As part of the ongoing deliberations, debates about the SDGs revolve around three issues. The first is the number of goals. The second is identifying what should be mainstreamed (i.e. understood to be applied to all goals) and what should have its own stand-alone goal. The third is establishing distinct transformative targets (and measurable indicators) for the selected goals.
These debates have many implications for the cities and human settlements goal. First, while most observers believe that the current 17-goal proposal is too unwieldy, they are not in agreement about which ones to eliminate or combine. As a result, the cities goal might be vulnerable to collapse or mainstreaming. Such an approach would not only weaken the holistic approach now contained in the cities goal but also would eliminate attention to the spatial aspects that a cities goal underlines. No other goal has now or would focus on physical places. Second, some observers claim that a stand-alone goal on cities and human settlements goal would heighten the so-called rural urban divide. This plaint is spurious in the 21st century because cities, human settlements and rural areas exist along a synergistic continuum. Rural areas need cities to market their goods; cities need rural areas to safeguard regional ecosystems services. A modern approach recognizes these relationships (as does the current cities goal) and calls for enhanced national, regional and local planning to protect and strengthen them.
Third, urbanists have established empirically that the battle for sustainability will be won or lost in cities. At a minimum, they cite three reasons:
1. Demographic dominance – Urban population is now 54% of the total population, and projected to grow to 66% within three decades;
2. Agglomeration and the potential to promote increased personal incomes through economic growth – Seventy percent of the global GDP is produced in cities; and
3. Capacity to support environmentally responsible development – While cities produce up to 80% of greenhouse gases, their per capita consumption of energy in compact development is lower than that of other settlement patterns.
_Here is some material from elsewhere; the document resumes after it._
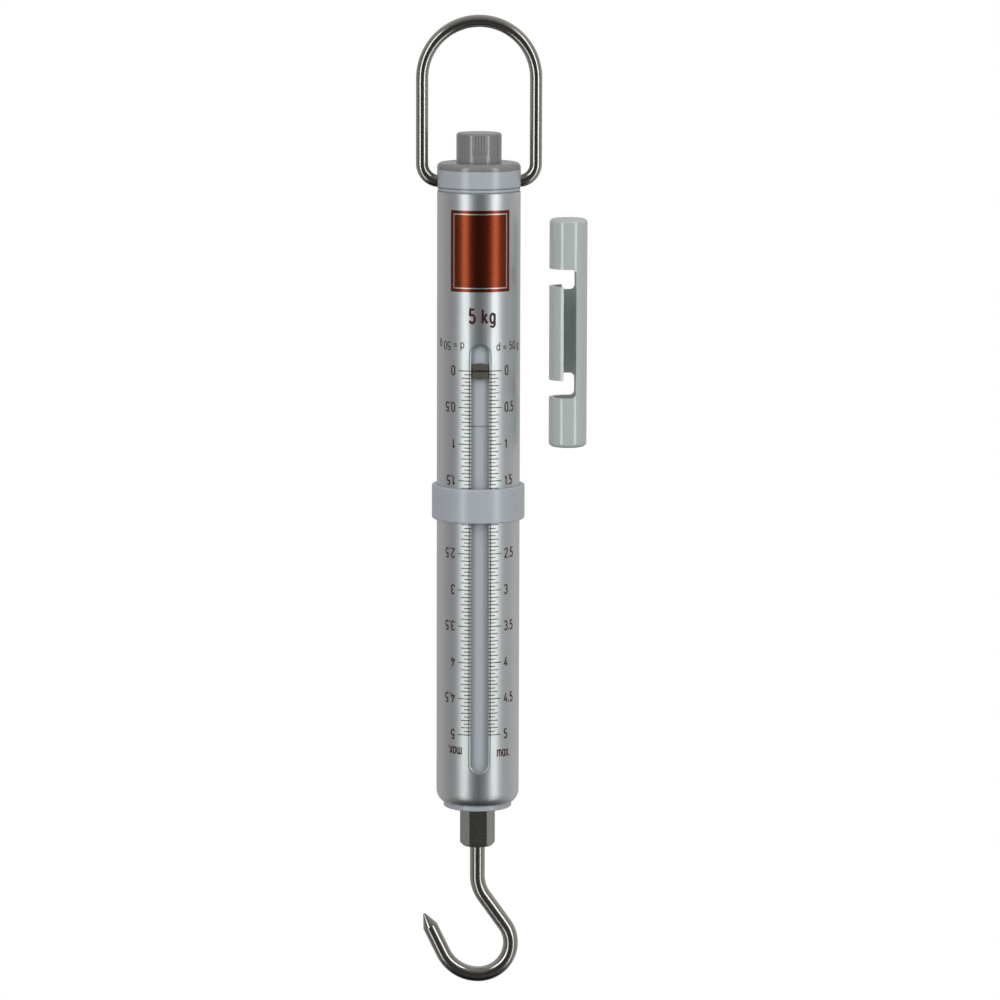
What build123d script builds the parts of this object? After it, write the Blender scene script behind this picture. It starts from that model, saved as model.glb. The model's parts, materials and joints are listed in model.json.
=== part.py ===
"""Hanging tubular spring scale, 5 kg by 50 g, with a wire bail, a tare knob, a load hook and a bail grip.

Millimetres. +Z is up and the front, with the slot and the printed scale, faces -Y.
The origin is the inside crown of the bail, where the scale hangs from its support.
"""

import os
from math import cos, pi, radians, sin, sqrt

from build123d import *

# Fits
RUNNING = 0.06              # radial clearance of a shaft that turns or slides in its bore
AXIAL_GAP = 0.05            # end play between two faces that turn on each other

# Bail: a wire arch whose two ends turn inward and pivot in the head
BAIL_WIRE = 5.0
ARCH_RADIUS = 23.1          # centreline of the arch, and half the distance between the legs
BAIL_BEND = 7.0
PIVOT_Z = -62.3
BAIL_END_X = 10.0           # the free ends of the wire inside the head
ARCH_Z = BAIL_WIRE / 2 - ARCH_RADIUS

# Tare knob
KNOB_TOP = -42.6
KNOB_RIB_BOTTOM = -51.5
KNOB_RIBS = 48
RIB_RADIUS = 0.6            # the ribs are round bars sunk into the core, flush with the collar outside
RIB_PITCH_RADIUS = 8.85
KNOB_CORE_RADIUS = 8.6
KNOB_COLLAR_RADIUS = 9.2
KNOB_RECESS_RADIUS = 7.0    # recess for the thrust washer
KNOB_RECESS_DEPTH = 0.8
KNOB_SOCKET_DEPTH = 3.0     # solid top over the spindle's end

# Head: cap, pivot ring and plug, stacked on the top of the tube
HEAD_RADIUS = 17.0
CAP_TOP = -54.6
RING_TOP = -57.4
RING_BOTTOM = -64.4
FLANGE_TOP = -64.9          # narrow grooves part the flange from the ring and from the tube
FLANGE_BOTTOM = -65.7
TUBE_TOP = -66.2
FLANGE_RADIUS = 16.8
GROOVE_RADIUS = 16.0
BOSS_RADIUS = 14.0
SPIGOT_BOTTOM = -82.0
CAP_SPIGOT_RADIUS = 8.0
CAP_SPIGOT_DEPTH = 2.0
CLIP_CHAMBER_RADIUS = 6.0
RING_BORE_CLEARANCE = 0.15  # the bail's bend starts inside the ring, so its bores are wider
NUT_SOCKET_TOP = -70.0
NUT_FLATS = 11.0            # across flats of the tare nut

# Housing tube
TUBE_RADIUS = 17.0
TUBE_WALL = 1.5
ROLL_Z = -313.6             # the tube starts to roll inward here
ROLL_RADIUS = 6.0
LIP_OUTER = 15.0            # where the rolled end turns flat
SLOT_WIDTH = 6.7
SLOT_TOP = -128.0
SLOT_BOTTOM = -303.6
SLOT_ROUNDING = 1.0         # radius of the slot's outer edges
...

So What Can We Urbanists Do?
Urbanists must pay attention. We must bolster the empirical research. We must repeat and amplify how place matters in our writings, and speeches as the negotiations go forward. We must contribute to ongoing urban convenings, especially to the UN Climate Change Conference (Paris, 2015) and to Habitat III (2016), the first UN conference after the passage of the SDGs. We must add our voices to these major convenings and to the documents that grow out of them, which will help shape the trajectory of cities in the coming decades. Together, we can advocate for a rejection of business-as-usual urbanization in favor of an approach that would yield inclusive, safe, resilient and sustainable cities and human settlements.